● The problem
Make an exact copy of the listing below.

● Recorded information
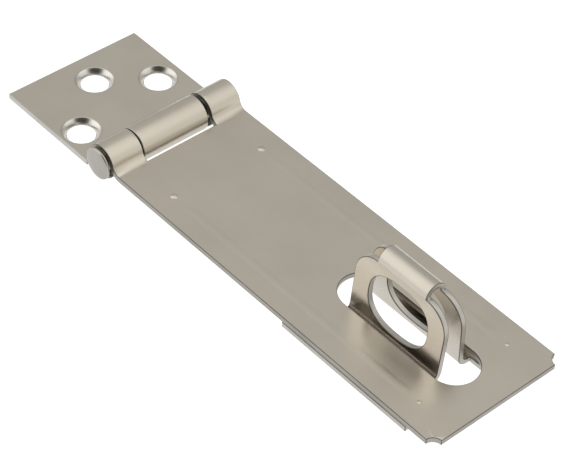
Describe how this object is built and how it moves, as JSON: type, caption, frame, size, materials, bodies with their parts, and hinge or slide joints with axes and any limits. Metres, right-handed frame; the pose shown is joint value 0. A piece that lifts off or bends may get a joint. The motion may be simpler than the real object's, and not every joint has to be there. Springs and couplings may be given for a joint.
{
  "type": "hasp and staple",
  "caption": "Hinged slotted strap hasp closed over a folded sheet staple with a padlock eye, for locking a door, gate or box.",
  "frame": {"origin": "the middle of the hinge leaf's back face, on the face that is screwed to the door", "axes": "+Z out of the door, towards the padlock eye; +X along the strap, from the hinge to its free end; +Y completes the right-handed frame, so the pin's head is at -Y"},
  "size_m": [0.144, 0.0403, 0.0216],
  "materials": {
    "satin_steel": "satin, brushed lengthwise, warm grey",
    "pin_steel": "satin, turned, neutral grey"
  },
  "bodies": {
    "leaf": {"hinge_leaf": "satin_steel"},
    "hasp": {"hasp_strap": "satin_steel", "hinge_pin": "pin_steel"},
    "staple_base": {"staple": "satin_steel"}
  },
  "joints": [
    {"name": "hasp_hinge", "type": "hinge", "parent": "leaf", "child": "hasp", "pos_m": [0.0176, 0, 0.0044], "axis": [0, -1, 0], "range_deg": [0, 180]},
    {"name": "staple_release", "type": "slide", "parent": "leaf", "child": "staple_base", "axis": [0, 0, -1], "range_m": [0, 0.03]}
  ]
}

● The solution
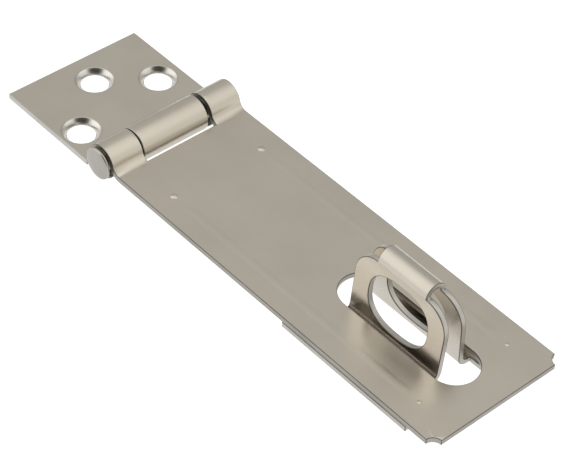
Describe how this object is built and how it moves, as JSON: type, caption, frame, size, materials, bodies with their parts, and hinge or slide joints with axes and any limits. Metres, right-handed frame; the pose shown is joint value 0. A piece that lifts off or bends may get a joint. The motion may be simpler than the real object's, and not every joint has to be there. Springs and couplings may be given for a joint.
{
  "type": "hasp and staple",
  "caption": "Hinged slotted strap hasp closed over a folded sheet staple with a padlock eye, for locking a door, gate or box.",
  "frame": {"origin": "the middle of the hinge leaf's back face, on the face that is screwed to the door", "axes": "+Z out of the door, towards the padlock eye; +X along the strap, from the hinge to its free end; +Y completes the right-handed frame, so the pin's head is at -Y"},
  "size_m": [0.144, 0.0403, 0.0216],
  "materials": {
    "satin_steel": "satin, brushed lengthwise, warm grey",
    "pin_steel": "satin, turned, neutral grey"
  },
  "bodies": {
    "leaf": {"hinge_leaf": "satin_steel"},
    "hasp": {"hasp_strap": "satin_steel", "hinge_pin": "pin_steel"},
    "staple_base": {"staple": "satin_steel"}
  },
  "joints": [
    {"name": "hasp_hinge", "type": "hinge", "parent": "leaf", "child": "hasp", "pos_m": [0.0176, 0, 0.0044], "axis": [0, -1, 0], "range_deg": [0, 180]},
    {"name": "staple_release", "type": "slide", "parent": "leaf", "child": "staple_base", "axis": [0, 0, -1], "range_m": [0, 0.03]}
  ]
}